### Your goal
Can you print every record below exactly as written?

● ● ● ● ● ● ●

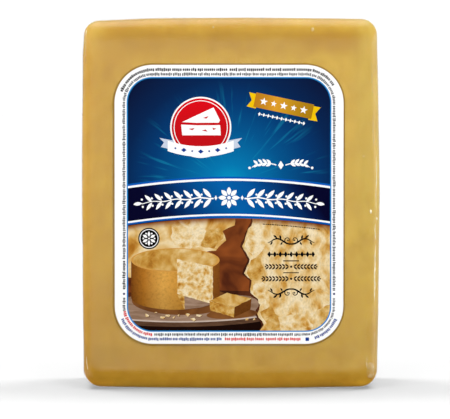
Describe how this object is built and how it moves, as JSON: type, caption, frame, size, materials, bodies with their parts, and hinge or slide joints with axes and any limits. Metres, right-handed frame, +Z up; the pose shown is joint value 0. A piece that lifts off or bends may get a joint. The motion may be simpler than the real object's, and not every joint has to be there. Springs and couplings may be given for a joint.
{
  "type": "parmesan cheese block",
  "caption": "Whole upright rectangular block of hard golden cheese, vacuum sealed in clear clinging film, with a large rounded printed label stuck on its front.",
  "frame": {"origin": "middle of the footprint, on the surface the block stands on", "axes": "+Z up, along the block's long edges; the labelled front faces -Y; +X is to the right when looking at the front"},
  "size_m": [0.16, 0.0807, 0.1985],
  "materials": {
    "cheese": "satin",
    "clear_film": "gloss",
    "label_print": "satin"
  },
  "bodies": {
    "root": {"cheese_block": "cheese", "label": "label_print"}
  },
  "joints": []
}
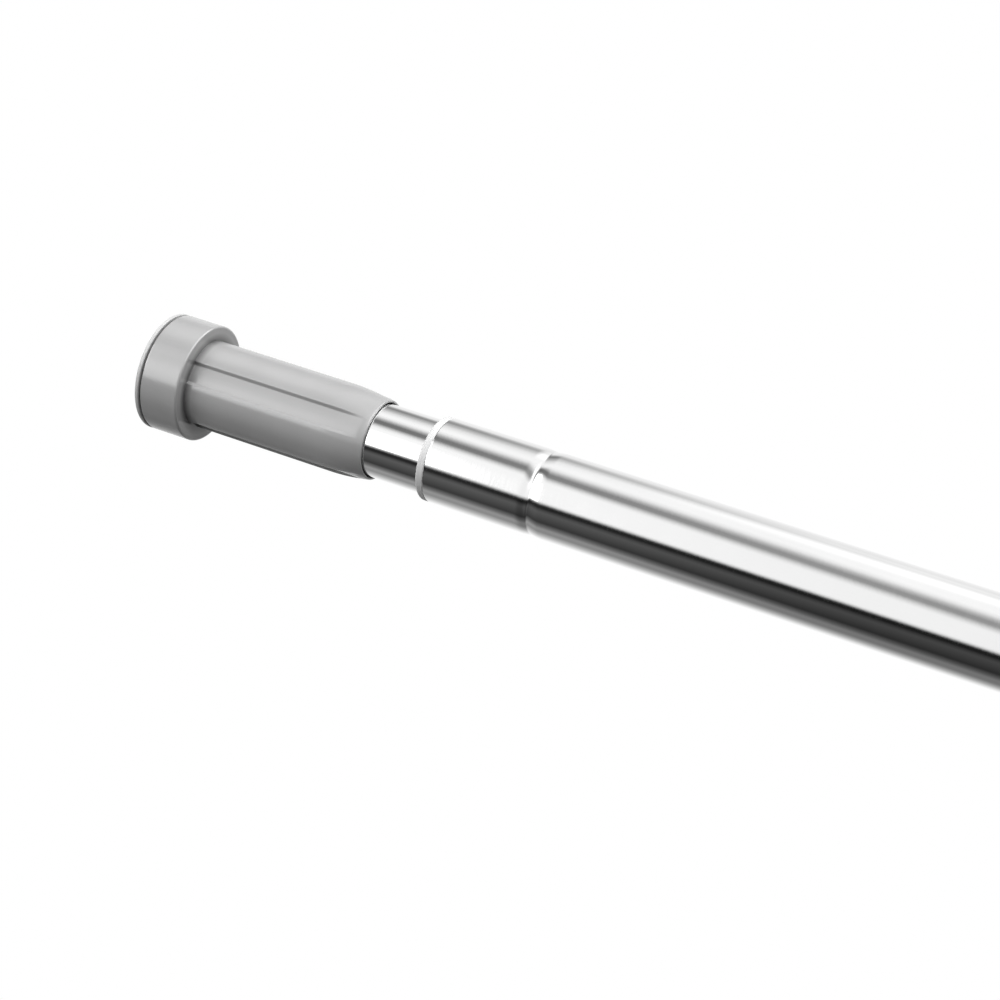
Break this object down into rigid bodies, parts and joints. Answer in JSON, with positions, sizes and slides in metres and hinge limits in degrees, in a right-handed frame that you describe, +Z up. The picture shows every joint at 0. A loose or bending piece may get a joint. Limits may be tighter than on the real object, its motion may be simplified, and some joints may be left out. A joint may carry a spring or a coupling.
{
  "type": "pull up bar",
  "caption": "Telescopic doorway pull-up bar: a chrome main tube that turns to screw out a smaller tube at each side, each with a lobed plastic end fitting and a round wall pad.",
  "frame": {"origin": "middle of the bar, on its axis", "axes": "+X along the bar to its right end, +Z up, -Y towards the person who uses it"},
  "size_m": [0.7398, 0.045, 0.045],
  "materials": {
    "chrome": "polished",
    "fitting": "satin gloss, moulded",
    "pad": "smooth",
    "bush": "milky, translucent",
    "steel": "zinc plated",
    "spring_steel": "oiled",
    "brass": "turned",
    "anchor": "turned",
    "inner_plastic": "moulded"
  },
  "bodies": {
    "left_end": {"left_end_fitting": "fitting", "left_wall_pad": "pad", "left_pressure_disc": "steel", "left_end_screw": "steel", "left_screw_washer": "steel", "left_tube_plug": "inner_plastic", "left_plug_pin": "steel", "left_inner_tube": "chrome", "left_drive_nut": "brass", "left_nut_pins": "steel"},
    "left_bush": {"left_guide_bush": "bush"},
    "middle": {"main_tube": "chrome", "centre_anchor": "anchor", "anchor_pins": "steel", "left_spindle": "steel", "left_stop_washer": "steel", "left_stop_circlip": "spring_steel", "right_spindle": "steel", "right_stop_washer": "steel", "right_stop_circlip": "spring_steel"},
    "right_bush": {"right_guide_bush": "bush"},
    "right_end": {"right_end_fitting": "fitting", "right_wall_pad": "pad", "right_pressure_disc": "steel", "right_end_screw": "steel", "right_screw_washer": "steel", "right_tube_plug": "inner_plastic", "right_plug_pin": "steel", "right_inner_tube": "chrome", "right_drive_nut": "brass", "right_nut_pins": "steel"}
  },
  "joints": [
    {"name": "left_travel", "type": "slide", "parent": "left_end", "child": "left_bush", "axis": [1, 0, 0], "range_m": [-0.02, 0.13]},
    {"name": "bar_turn", "type": "hinge", "parent": "left_bush", "child": "middle", "pos_m": [-0.25, 0, 0], "axis": [1, 0, 0], "range_deg": [-1440, 9360]},
    {"name": "right_bush_turn", "type": "hinge", "parent": "middle", "child": "right_bush", "pos_m": [0.25, 0, 0], "axis": [1, 0, 0], "range_deg": [-9360, 1440]},
    {"name": "right_travel", "type": "slide", "parent": "right_bush", "child": "right_end", "axis": [1, 0, 0], "range_m": [-0.02, 0.13]}
  ],
  "couplings": [
    {"joint": "left_travel", "follows": "bar_turn", "m_per_rad": 0.00079577},
    {"joint": "right_bush_turn", "follows": "bar_turn", "ratio": -1},
    {"joint": "right_travel", "follows": "bar_turn", "m_per_rad": 0.00079577}
  ]
}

● ● ● ● ● ● ●

### The result
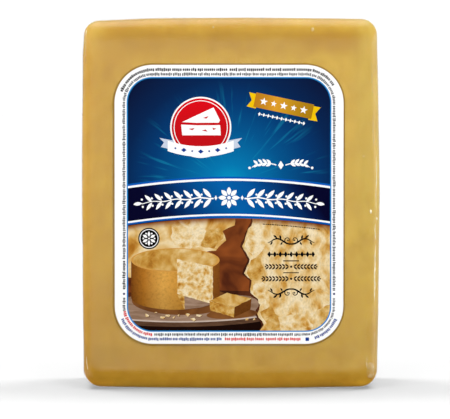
Describe how this object is built and how it moves, as JSON: type, caption, frame, size, materials, bodies with their parts, and hinge or slide joints with axes and any limits. Metres, right-handed frame, +Z up; the pose shown is joint value 0. A piece that lifts off or bends may get a joint. The motion may be simpler than the real object's, and not every joint has to be there. Springs and couplings may be given for a joint.
{
  "type": "parmesan cheese block",
  "caption": "Whole upright rectangular block of hard golden cheese, vacuum sealed in clear clinging film, with a large rounded printed label stuck on its front.",
  "frame": {"origin": "middle of the footprint, on the surface the block stands on", "axes": "+Z up, along the block's long edges; the labelled front faces -Y; +X is to the right when looking at the front"},
  "size_m": [0.16, 0.0807, 0.1985],
  "materials": {
    "cheese": "satin",
    "clear_film": "gloss",
    "label_print": "satin"
  },
  "bodies": {
    "root": {"cheese_block": "cheese", "label": "label_print"}
  },
  "joints": []
}
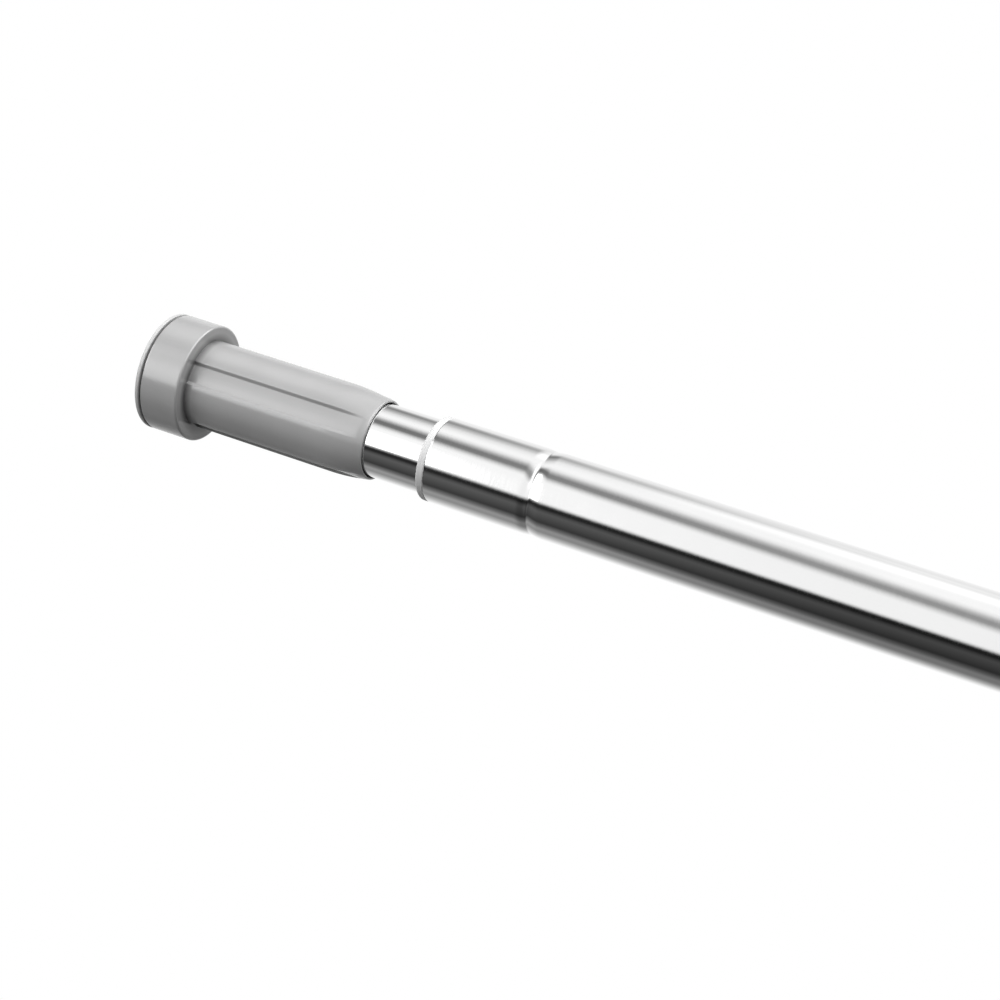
Break this object down into rigid bodies, parts and joints. Answer in JSON, with positions, sizes and slides in metres and hinge limits in degrees, in a right-handed frame that you describe, +Z up. The picture shows every joint at 0. A loose or bending piece may get a joint. Limits may be tighter than on the real object, its motion may be simplified, and some joints may be left out. A joint may carry a spring or a coupling.
{
  "type": "pull up bar",
  "caption": "Telescopic doorway pull-up bar: a chrome main tube that turns to screw out a smaller tube at each side, each with a lobed plastic end fitting and a round wall pad.",
  "frame": {"origin": "middle of the bar, on its axis", "axes": "+X along the bar to its right end, +Z up, -Y towards the person who uses it"},
  "size_m": [0.7398, 0.045, 0.045],
  "materials": {
    "chrome": "polished",
    "fitting": "satin gloss, moulded",
    "pad": "smooth",
    "bush": "milky, translucent",
    "steel": "zinc plated",
    "spring_steel": "oiled",
    "brass": "turned",
    "anchor": "turned",
    "inner_plastic": "moulded"
  },
  "bodies": {
    "left_end": {"left_end_fitting": "fitting", "left_wall_pad": "pad", "left_pressure_disc": "steel", "left_end_screw": "steel", "left_screw_washer": "steel", "left_tube_plug": "inner_plastic", "left_plug_pin": "steel", "left_inner_tube": "chrome", "left_drive_nut": "brass", "left_nut_pins": "steel"},
    "left_bush": {"left_guide_bush": "bush"},
    "middle": {"main_tube": "chrome", "centre_anchor": "anchor", "anchor_pins": "steel", "left_spindle": "steel", "left_stop_washer": "steel", "left_stop_circlip": "spring_steel", "right_spindle": "steel", "right_stop_washer": "steel", "right_stop_circlip": "spring_steel"},
    "right_bush": {"right_guide_bush": "bush"},
    "right_end": {"right_end_fitting": "fitting", "right_wall_pad": "pad", "right_pressure_disc": "steel", "right_end_screw": "steel", "right_screw_washer": "steel", "right_tube_plug": "inner_plastic", "right_plug_pin": "steel", "right_inner_tube": "chrome", "right_drive_nut": "brass", "right_nut_pins": "steel"}
  },
  "joints": [
    {"name": "left_travel", "type": "slide", "parent": "left_end", "child": "left_bush", "axis": [1, 0, 0], "range_m": [-0.02, 0.13]},
    {"name": "bar_turn", "type": "hinge", "parent": "left_bush", "child": "middle", "pos_m": [-0.25, 0, 0], "axis": [1, 0, 0], "range_deg": [-1440, 9360]},
    {"name": "right_bush_turn", "type": "hinge", "parent": "middle", "child": "right_bush", "pos_m": [0.25, 0, 0], "axis": [1, 0, 0], "range_deg": [-9360, 1440]},
    {"name": "right_travel", "type": "slide", "parent": "right_bush", "child": "right_end", "axis": [1, 0, 0], "range_m": [-0.02, 0.13]}
  ],
  "couplings": [
    {"joint": "left_travel", "follows": "bar_turn", "m_per_rad": 0.00079577},
    {"joint": "right_bush_turn", "follows": "bar_turn", "ratio": -1},
    {"joint": "right_travel", "follows": "bar_turn", "m_per_rad": 0.00079577}
  ]
}